*WRITTEN INSTRUCTION:*
The data below must be copied in full and without any change.

*DATASET CONTENT:*
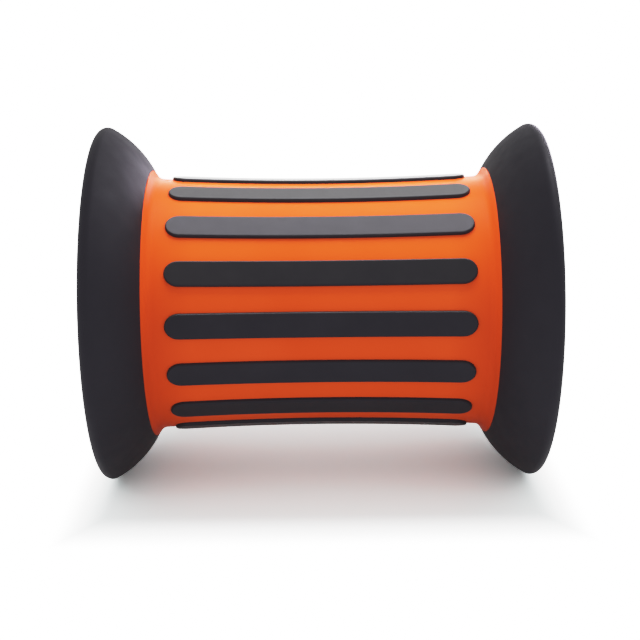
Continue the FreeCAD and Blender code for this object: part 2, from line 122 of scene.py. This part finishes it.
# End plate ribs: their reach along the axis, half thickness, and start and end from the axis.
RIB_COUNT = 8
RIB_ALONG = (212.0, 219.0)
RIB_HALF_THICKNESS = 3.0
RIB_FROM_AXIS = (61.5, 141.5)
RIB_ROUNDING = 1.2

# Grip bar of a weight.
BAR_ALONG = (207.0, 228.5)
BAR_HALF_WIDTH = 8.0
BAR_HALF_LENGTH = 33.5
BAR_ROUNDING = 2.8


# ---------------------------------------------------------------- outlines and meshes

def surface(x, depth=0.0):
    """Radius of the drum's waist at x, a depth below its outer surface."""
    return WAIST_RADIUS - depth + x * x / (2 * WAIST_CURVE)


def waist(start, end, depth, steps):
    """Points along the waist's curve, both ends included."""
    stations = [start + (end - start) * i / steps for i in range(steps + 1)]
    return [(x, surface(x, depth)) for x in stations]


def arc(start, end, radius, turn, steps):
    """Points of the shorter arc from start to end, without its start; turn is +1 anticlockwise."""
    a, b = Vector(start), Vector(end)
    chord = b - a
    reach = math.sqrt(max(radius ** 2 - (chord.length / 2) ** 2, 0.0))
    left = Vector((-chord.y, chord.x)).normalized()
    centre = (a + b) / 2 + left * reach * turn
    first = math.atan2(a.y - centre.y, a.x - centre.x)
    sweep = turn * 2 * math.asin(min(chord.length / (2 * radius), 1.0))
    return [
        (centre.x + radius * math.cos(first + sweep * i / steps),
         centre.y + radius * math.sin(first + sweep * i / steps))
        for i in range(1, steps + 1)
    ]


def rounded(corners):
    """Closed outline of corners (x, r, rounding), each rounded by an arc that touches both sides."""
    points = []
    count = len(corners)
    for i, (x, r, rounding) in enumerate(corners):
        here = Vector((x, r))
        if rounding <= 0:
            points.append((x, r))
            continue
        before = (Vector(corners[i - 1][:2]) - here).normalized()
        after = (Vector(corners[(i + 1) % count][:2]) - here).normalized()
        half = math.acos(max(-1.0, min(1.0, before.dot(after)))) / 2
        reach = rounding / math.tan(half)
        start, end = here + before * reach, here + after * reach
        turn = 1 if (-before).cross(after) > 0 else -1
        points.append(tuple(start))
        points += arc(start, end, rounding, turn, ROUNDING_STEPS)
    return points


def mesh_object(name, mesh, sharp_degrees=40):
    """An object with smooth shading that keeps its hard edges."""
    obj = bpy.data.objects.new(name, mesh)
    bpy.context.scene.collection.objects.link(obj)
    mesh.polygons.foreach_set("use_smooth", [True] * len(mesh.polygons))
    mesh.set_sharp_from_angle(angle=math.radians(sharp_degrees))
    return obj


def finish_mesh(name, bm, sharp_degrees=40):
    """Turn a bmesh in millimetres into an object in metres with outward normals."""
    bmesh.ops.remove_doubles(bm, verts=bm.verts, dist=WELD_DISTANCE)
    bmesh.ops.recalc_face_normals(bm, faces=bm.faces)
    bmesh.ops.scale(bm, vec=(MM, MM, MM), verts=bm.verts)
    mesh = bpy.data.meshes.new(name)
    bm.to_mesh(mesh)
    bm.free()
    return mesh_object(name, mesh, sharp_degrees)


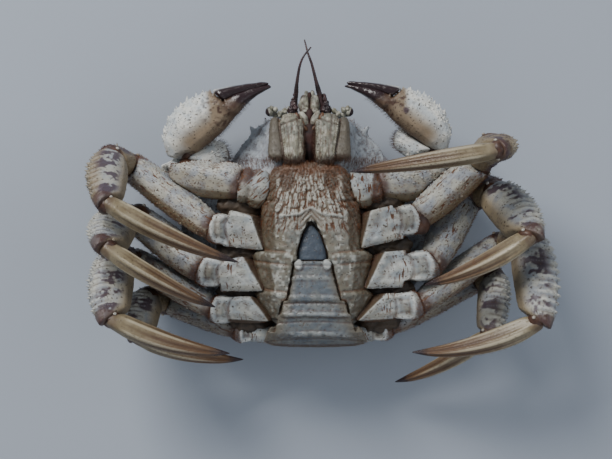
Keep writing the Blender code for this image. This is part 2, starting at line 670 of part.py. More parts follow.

*FINISHED TASK:*
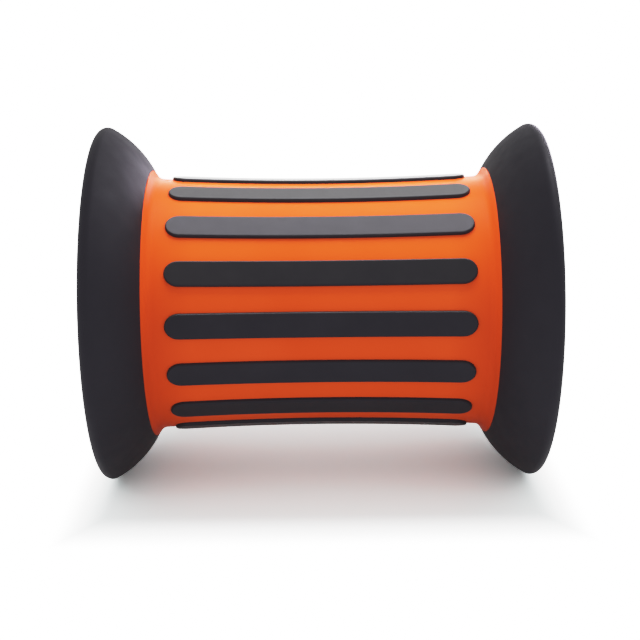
Continue the FreeCAD and Blender code for this object: part 2, from line 122 of scene.py. This part finishes it.
# End plate ribs: their reach along the axis, half thickness, and start and end from the axis.
RIB_COUNT = 8
RIB_ALONG = (212.0, 219.0)
RIB_HALF_THICKNESS = 3.0
RIB_FROM_AXIS = (61.5, 141.5)
RIB_ROUNDING = 1.2

# Grip bar of a weight.
BAR_ALONG = (207.0, 228.5)
BAR_HALF_WIDTH = 8.0
BAR_HALF_LENGTH = 33.5
BAR_ROUNDING = 2.8


# ---------------------------------------------------------------- outlines and meshes

def surface(x, depth=0.0):
    """Radius of the drum's waist at x, a depth below its outer surface."""
    return WAIST_RADIUS - depth + x * x / (2 * WAIST_CURVE)


def waist(start, end, depth, steps):
    """Points along the waist's curve, both ends included."""
    stations = [start + (end - start) * i / steps for i in range(steps + 1)]
    return [(x, surface(x, depth)) for x in stations]


def arc(start, end, radius, turn, steps):
    """Points of the shorter arc from start to end, without its start; turn is +1 anticlockwise."""
    a, b = Vector(start), Vector(end)
    chord = b - a
    reach = math.sqrt(max(radius ** 2 - (chord.length / 2) ** 2, 0.0))
    left = Vector((-chord.y, chord.x)).normalized()
    centre = (a + b) / 2 + left * reach * turn
    first = math.atan2(a.y - centre.y, a.x - centre.x)
    sweep = turn * 2 * math.asin(min(chord.length / (2 * radius), 1.0))
    return [
        (centre.x + radius * math.cos(first + sweep * i / steps),
         centre.y + radius * math.sin(first + sweep * i / steps))
        for i in range(1, steps + 1)
    ]


def rounded(corners):
    """Closed outline of corners (x, r, rounding), each rounded by an arc that touches both sides."""
    points = []
    count = len(corners)
    for i, (x, r, rounding) in enumerate(corners):
        here = Vector((x, r))
        if rounding <= 0:
            points.append((x, r))
            continue
        before = (Vector(corners[i - 1][:2]) - here).normalized()
        after = (Vector(corners[(i + 1) % count][:2]) - here).normalized()
        half = math.acos(max(-1.0, min(1.0, before.dot(after)))) / 2
        reach = rounding / math.tan(half)
        start, end = here + before * reach, here + after * reach
        turn = 1 if (-before).cross(after) > 0 else -1
        points.append(tuple(start))
        points += arc(start, end, rounding, turn, ROUNDING_STEPS)
    return points


def mesh_object(name, mesh, sharp_degrees=40):
    """An object with smooth shading that keeps its hard edges."""
    obj = bpy.data.objects.new(name, mesh)
    bpy.context.scene.collection.objects.link(obj)
    mesh.polygons.foreach_set("use_smooth", [True] * len(mesh.polygons))
    mesh.set_sharp_from_angle(angle=math.radians(sharp_degrees))
    return obj


def finish_mesh(name, bm, sharp_degrees=40):
    """Turn a bmesh in millimetres into an object in metres with outward normals."""
    bmesh.ops.remove_doubles(bm, verts=bm.verts, dist=WELD_DISTANCE)
    bmesh.ops.recalc_face_normals(bm, faces=bm.faces)
    bmesh.ops.scale(bm, vec=(MM, MM, MM), verts=bm.verts)
    mesh = bpy.data.meshes.new(name)
    bm.to_mesh(mesh)
    bm.free()
    return mesh_object(name, mesh, sharp_degrees)


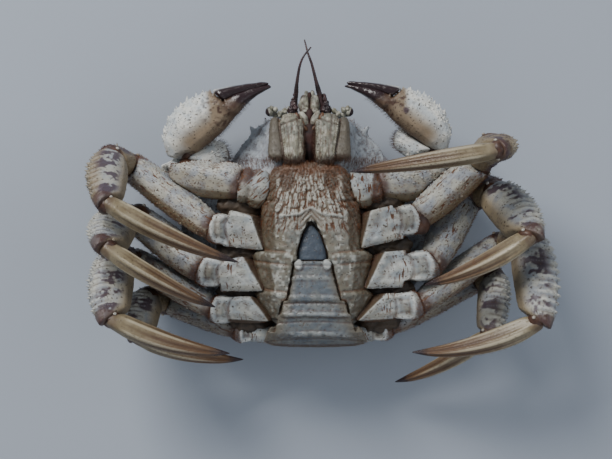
Keep writing the Blender code for this image. This is part 2, starting at line 670 of part.py. More parts follow.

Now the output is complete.